I’ll be honest, I do believe that CEOs should be personally held repsonsible for the shit their companies pull, in general. And after-the-fact, too. If you led a company and later it gets fined for something it did while you were CEO, that’s on you. Say 50% of fines have to be paid by the C-suites personally.
But independent of that, in a report such as this, it of course makes little sense because the title wants to strongly suggest they create more carbon emissions as consumers (say via owning yachts and shit) than the poorest 66%. And that’s a very false equivalence. Now you could argue they’re responsible for more carbon emissions, and I would maybe agree with that, yes. They make the decisions that enable this carbon usage, and they could, if they wanted to, cut large swathes of it albeit probably not lasting.
I’ll be honest, I do believe that CEOs should be personally held repsonsible for the shit their companies pull, in general. And after-the-fact, too. If you led a company and later it gets fined for something it did while you were CEO, that’s on you. Say 50% of fines have to be paid by the C-suites personally.

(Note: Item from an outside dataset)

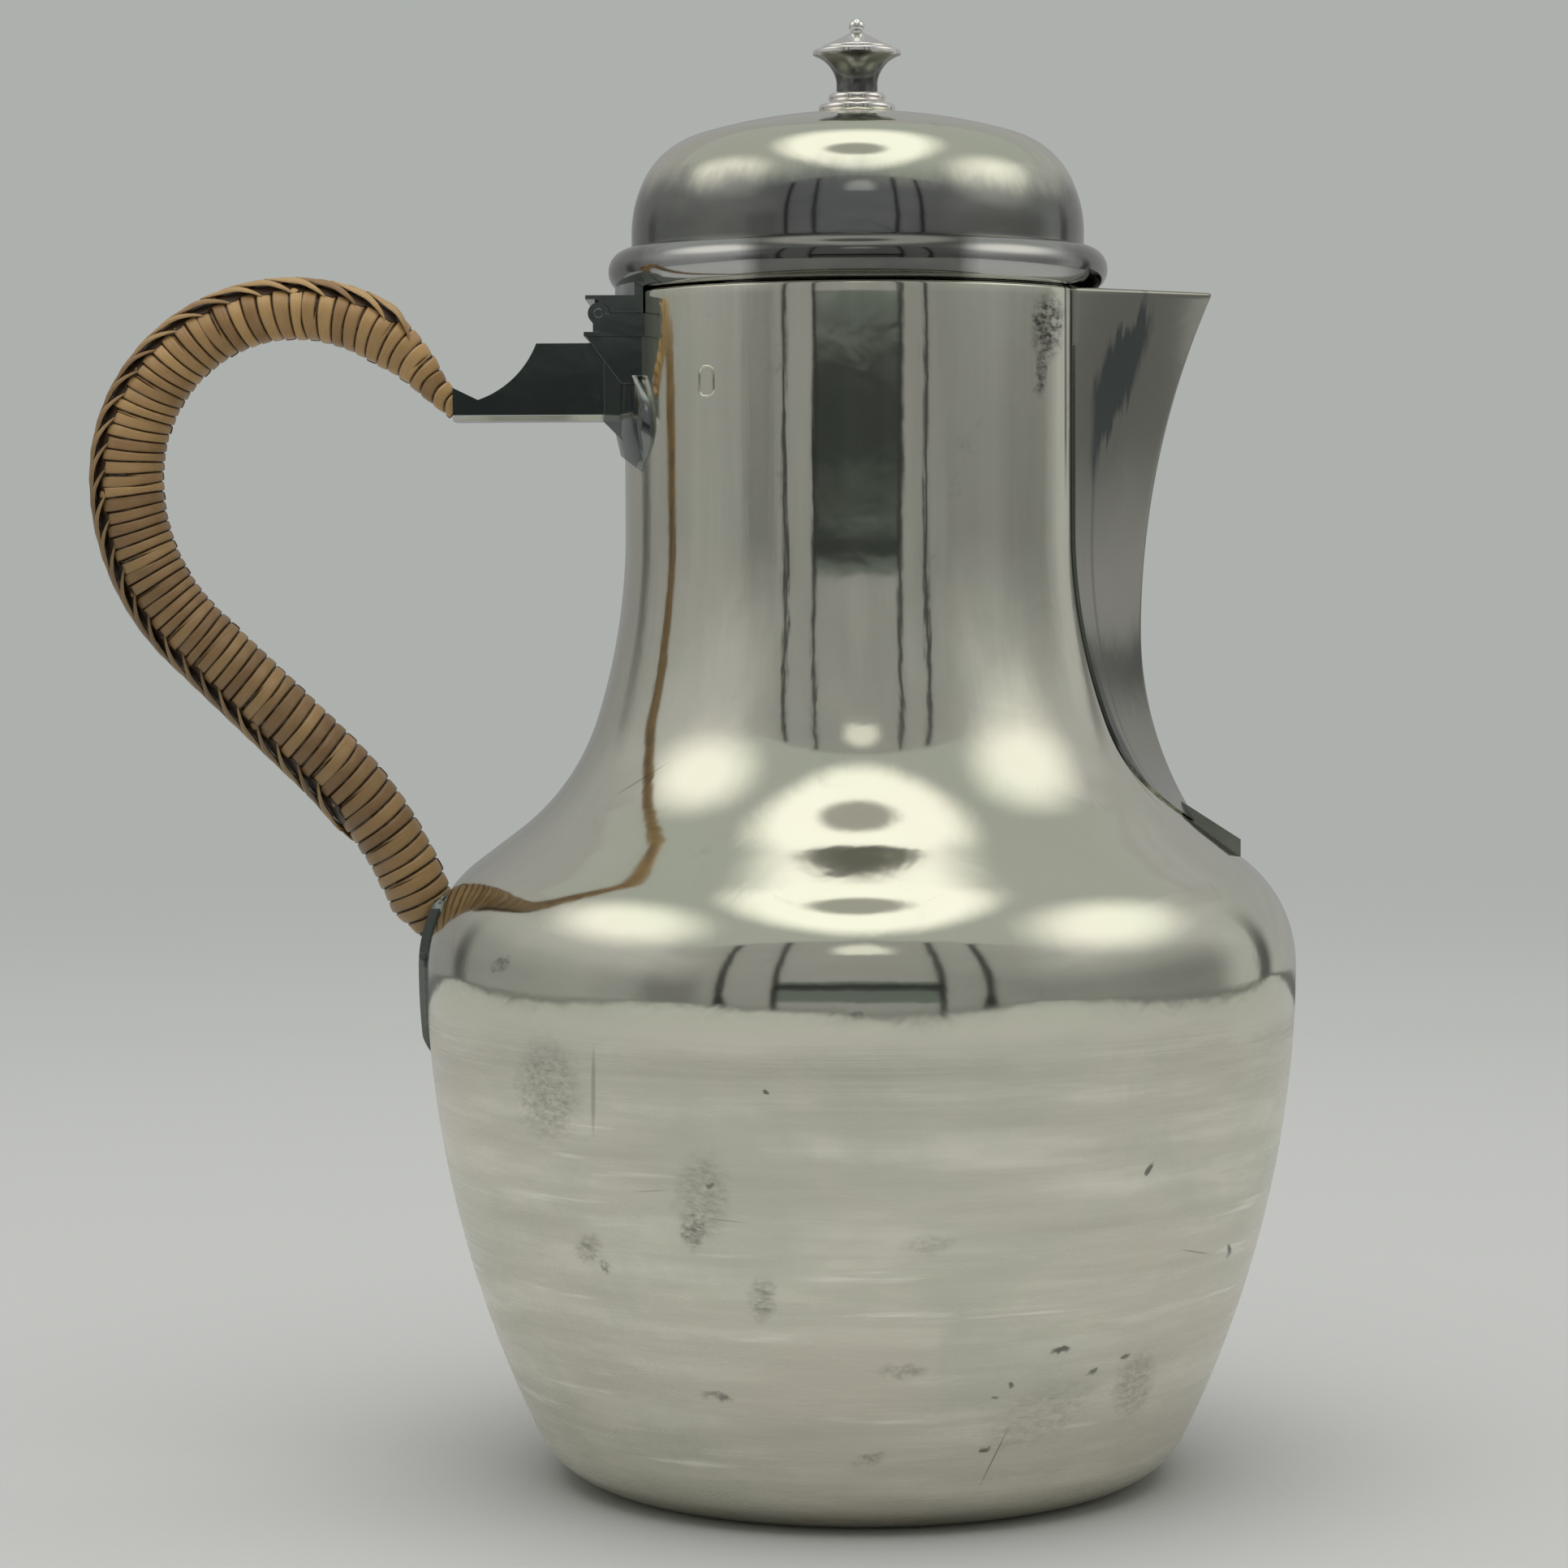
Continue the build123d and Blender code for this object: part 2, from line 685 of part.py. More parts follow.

But independent of that, in a report such as this, it of course makes little sense because the title wants to strongly suggest they create more carbon emissions as consumers (say via owning yachts and shit) than the poorest 66%. And that’s a very false equivalence. Now you could argue they’re responsible for more carbon emissions, and I would maybe agree with that, yes. They make the decisions that enable this carbon usage, and they could, if they wanted to, cut large swathes of it albeit probably not lasting.
But yeah, agreed, pretty shit headline.